Monday, Feb. 22, 1988

Uniform Treatment for Gays

By WILLIAM A. HENRY III

Civil rights cases are among the thorniest faced by courts because they so often involve competing principles of social justice: protecting affirmative action for blacks vs. honoring seniority in the workplace; providing equal job access for women vs. giving civil service preference to veterans, who are mostly male. Striving for balance, while zigzagging through such moral thickets, often leads to apparently contradictory precedents. Having ruled for one side, the same court may find for the other the next time an issue comes up.

Last week a three-judge panel of the U.S. Ninth Circuit Court of Appeals in California dismayed the Reagan Administration by doing just that in the nettlesome debate of the military vs. homosexuals. In 1980 the court upheld the Navy's discharge of three people accused of homosexual conduct. In 1981 it ruled against a soldier who charged the Army with selective prosecution because the military antisodomy law was not being enforced in heterosexual cases. This time, however, Judges William Norris and William Canby sided with openly gay Sergeant Perry Watkins, 39. They said the Army had improperly refused to re-enlist him and marshaled constitutional reasoning that could, if upheld, enable gays to win pleas against all levels of government.

What made Watkins' case different, said the judges, was that he was charged only with being gay, not with a specific act of sodomy. Wrote Norris: "Any attempt to criminalize the status of an individual's sexual orientation would present grave constitutional problems." Watkins has never denied his orientation. The son of a career Army man, he admitted "homosexual tendencies" when he enlisted in 1967, at 19. Later he worked during off-duty hours, with his commander's permission, as a female impersonator. In his job rating, he was regularly praised for spit-shined professionalism. Although previous investigations had upheld Watkins' right to stay in the Army, regulations were tightened in 1981. Since Watkins' 1984 discharge three years short of retirement, he has had trouble finding work and has filed for bankruptcy.

Judges Norris and Canby refuted some commonly cited reasons for excluding gays, including hostility from other soldiers and a threat to morale. Wrote Norris: "Even granting special deference to the policy choices of the military, we must reject many of the Army's asserted justifications because they illegitimately cater to private biases." Judge Stephen Reinhardt dissented, arguing that he was bound by earlier cases, but denounced antigay laws and regulations and predicted some precedents would one day be overturned. "Were I free to apply my own view" of the Constitution, he wrote, "I too would conclude that the Army may not refuse to enlist homosexuals."

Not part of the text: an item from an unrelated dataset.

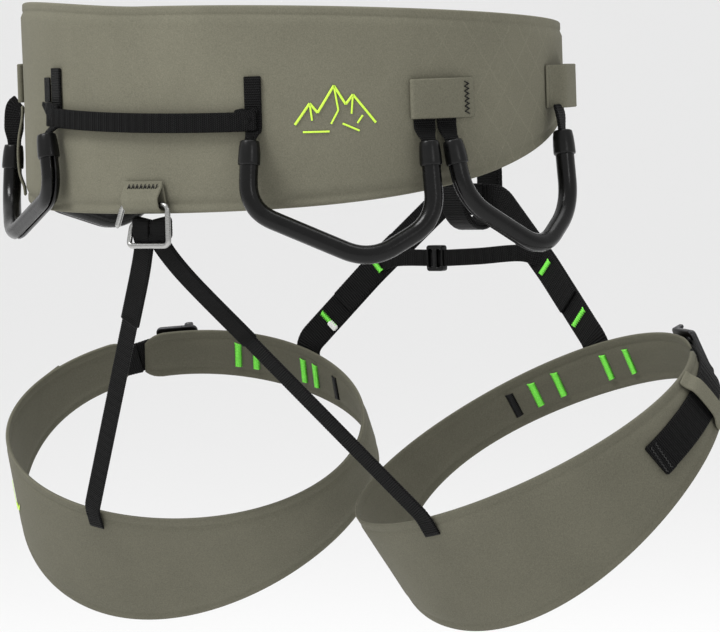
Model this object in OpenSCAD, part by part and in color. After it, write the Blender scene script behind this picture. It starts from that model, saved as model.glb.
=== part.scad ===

Gay activists hailed the words of the three judges, all appointed by President Carter. "This opinion is thrilling in its breadth," said Executive Director Jeff Levi of the National Gay and Lesbian Task Force. "It says that government conduct can't be based on reflexive dislike of a group of people." For gays the legal terrain of late has been mostly bleak. During the 1970s and early '80s, homosexuals sometimes won legislative repeal or judicial invalidation of sodomy laws, which remain in force in about half the states and the District of Columbia, and also persuaded some jurisdictions to enact bans on discrimination in housing and employment. But the gay-rights movement lost steam politically after June 1986, when the U.S. Supreme Court by a 5-to- 4 vote upheld a Georgia sodomy law, ruling that the constitutional right to privacy does not extend to homosexual sodomy. The new case offers an alternative argument: the judges focused on the concept of equal protection and held that homosexuals have been unjustly discriminated against as a class.

The Reagan Administration is expected to appeal the Watkins case either to the full Ninth Circuit or to the Supreme Court, where deference to military authority is relatively high and sympathy for gay causes is not. The court's newest and ideologically least-known member, Justice Anthony Kennedy, wrote the Ninth Circuit's 1980 opinion upholding the Navy's dismissal of homosexuals. Last week's action by his former colleagues suggests he may have to thrash through the issue again.